Others share intel they'd found on people connected to the case and their associates including social media threads from the period Lauren went missing.

Most comments ended with the same refrain - that I should keep pushing for information.

Now even as I hold down a full-time job with the Daily Mail exclusives team I still lose sleep thinking of new avenues I want to pursue.

Meanwhile I accept nearly all interview requests I get wanting to keep the case in the present.

That's why while working an assignment in Seattle on the 14th anniversary last June I pulled over to the side of the highway to take a video call from a TV station in Indiana.
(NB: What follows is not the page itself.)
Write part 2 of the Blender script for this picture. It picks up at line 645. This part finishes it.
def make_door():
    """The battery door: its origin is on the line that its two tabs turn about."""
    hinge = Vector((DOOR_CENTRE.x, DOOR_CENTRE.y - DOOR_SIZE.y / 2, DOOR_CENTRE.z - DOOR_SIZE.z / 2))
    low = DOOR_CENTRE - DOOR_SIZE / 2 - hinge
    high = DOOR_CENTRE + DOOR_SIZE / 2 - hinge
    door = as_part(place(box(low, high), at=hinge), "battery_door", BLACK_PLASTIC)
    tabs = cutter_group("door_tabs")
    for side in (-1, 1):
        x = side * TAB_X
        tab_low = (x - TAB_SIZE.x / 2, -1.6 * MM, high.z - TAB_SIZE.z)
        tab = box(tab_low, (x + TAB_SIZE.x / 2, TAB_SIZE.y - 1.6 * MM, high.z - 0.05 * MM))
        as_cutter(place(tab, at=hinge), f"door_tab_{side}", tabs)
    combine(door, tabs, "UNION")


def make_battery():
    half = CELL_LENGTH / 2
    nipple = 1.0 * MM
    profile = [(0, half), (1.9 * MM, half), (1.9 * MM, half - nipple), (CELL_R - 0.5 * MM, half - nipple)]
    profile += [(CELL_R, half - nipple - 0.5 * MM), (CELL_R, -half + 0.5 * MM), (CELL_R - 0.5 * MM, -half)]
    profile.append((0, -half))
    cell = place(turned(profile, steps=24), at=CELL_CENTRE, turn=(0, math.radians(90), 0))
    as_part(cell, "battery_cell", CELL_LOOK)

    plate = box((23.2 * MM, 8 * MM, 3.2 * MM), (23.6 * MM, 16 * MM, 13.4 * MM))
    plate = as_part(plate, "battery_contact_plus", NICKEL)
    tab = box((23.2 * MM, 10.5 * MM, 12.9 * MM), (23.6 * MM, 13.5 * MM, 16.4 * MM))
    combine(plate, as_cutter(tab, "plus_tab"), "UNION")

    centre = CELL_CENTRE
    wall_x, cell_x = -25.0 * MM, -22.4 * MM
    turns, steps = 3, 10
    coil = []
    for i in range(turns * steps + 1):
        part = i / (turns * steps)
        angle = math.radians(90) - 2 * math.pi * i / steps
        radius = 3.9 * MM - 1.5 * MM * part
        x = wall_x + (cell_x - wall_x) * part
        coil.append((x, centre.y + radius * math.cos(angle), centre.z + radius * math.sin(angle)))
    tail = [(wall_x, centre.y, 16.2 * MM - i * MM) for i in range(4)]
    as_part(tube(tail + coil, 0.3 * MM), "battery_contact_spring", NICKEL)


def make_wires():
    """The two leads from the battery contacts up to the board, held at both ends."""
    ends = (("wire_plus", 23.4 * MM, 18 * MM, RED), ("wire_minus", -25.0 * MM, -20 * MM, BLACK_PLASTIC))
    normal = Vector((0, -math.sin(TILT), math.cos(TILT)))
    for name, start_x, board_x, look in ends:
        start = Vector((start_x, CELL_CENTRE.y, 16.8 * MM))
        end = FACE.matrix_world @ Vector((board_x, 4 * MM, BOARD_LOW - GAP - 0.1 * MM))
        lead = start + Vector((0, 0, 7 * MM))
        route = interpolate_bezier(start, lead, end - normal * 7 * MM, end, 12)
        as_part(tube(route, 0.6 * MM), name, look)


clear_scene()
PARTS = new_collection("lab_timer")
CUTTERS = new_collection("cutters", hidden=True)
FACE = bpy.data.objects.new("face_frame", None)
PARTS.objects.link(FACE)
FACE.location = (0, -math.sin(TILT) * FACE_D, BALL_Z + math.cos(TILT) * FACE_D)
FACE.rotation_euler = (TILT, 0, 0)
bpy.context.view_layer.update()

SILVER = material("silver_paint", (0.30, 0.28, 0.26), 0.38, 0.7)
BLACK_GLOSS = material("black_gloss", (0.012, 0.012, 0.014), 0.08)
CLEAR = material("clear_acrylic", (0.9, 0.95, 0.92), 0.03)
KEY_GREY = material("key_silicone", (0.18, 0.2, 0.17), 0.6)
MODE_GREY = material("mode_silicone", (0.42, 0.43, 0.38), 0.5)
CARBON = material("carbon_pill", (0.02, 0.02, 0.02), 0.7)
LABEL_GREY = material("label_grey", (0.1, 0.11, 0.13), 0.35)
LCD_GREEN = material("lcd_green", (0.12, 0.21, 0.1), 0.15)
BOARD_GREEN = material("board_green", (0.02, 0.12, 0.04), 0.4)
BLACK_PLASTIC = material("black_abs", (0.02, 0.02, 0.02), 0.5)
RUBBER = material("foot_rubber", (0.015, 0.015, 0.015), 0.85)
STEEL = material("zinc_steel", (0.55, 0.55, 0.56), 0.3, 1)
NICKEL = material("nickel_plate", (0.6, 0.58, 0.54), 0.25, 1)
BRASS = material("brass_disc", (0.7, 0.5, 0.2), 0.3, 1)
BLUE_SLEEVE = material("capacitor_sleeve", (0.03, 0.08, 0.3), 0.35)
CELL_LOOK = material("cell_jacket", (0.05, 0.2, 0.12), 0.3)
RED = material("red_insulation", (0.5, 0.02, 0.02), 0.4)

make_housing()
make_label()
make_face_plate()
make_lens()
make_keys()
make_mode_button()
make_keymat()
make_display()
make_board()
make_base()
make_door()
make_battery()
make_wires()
The interviewer put me on the spot with an uncomfortable question reading a message Charlene had just posted on social media:

'Even as this year marks the day, I am anticipating next year, the 15th year,' she wrote. 'That's how quickly these days pass, one folding into the next, one year folding into the next. It has been a very long 14 years. At times unbearable, at other times hopeful. Never any resolution,' she wrote.
'The not knowing what happened on June 3, the not knowing where Lauren's remains are, the lack of any kind of closure is devasting, exhausting, endless.'

The interviewer told me the mom sounded like she was losing faith. I certainly don't speak for Lauren's family, but the parents hadn't given an interview in years. So I muddled through an answer.

'They may sound like they're losing hope, but I know they're not,' I replied. 'One of the lines they put in there is they're speaking out because they want to remind the individuals who are responsible that they're never going to give up until they have answers.'

And then came last month's post - an eternally loving mother living our worst fears, sending a message into the abyss, addressed to her daughter but read by followers who pray for her but, mercifully, can only imagine what she's truly going through.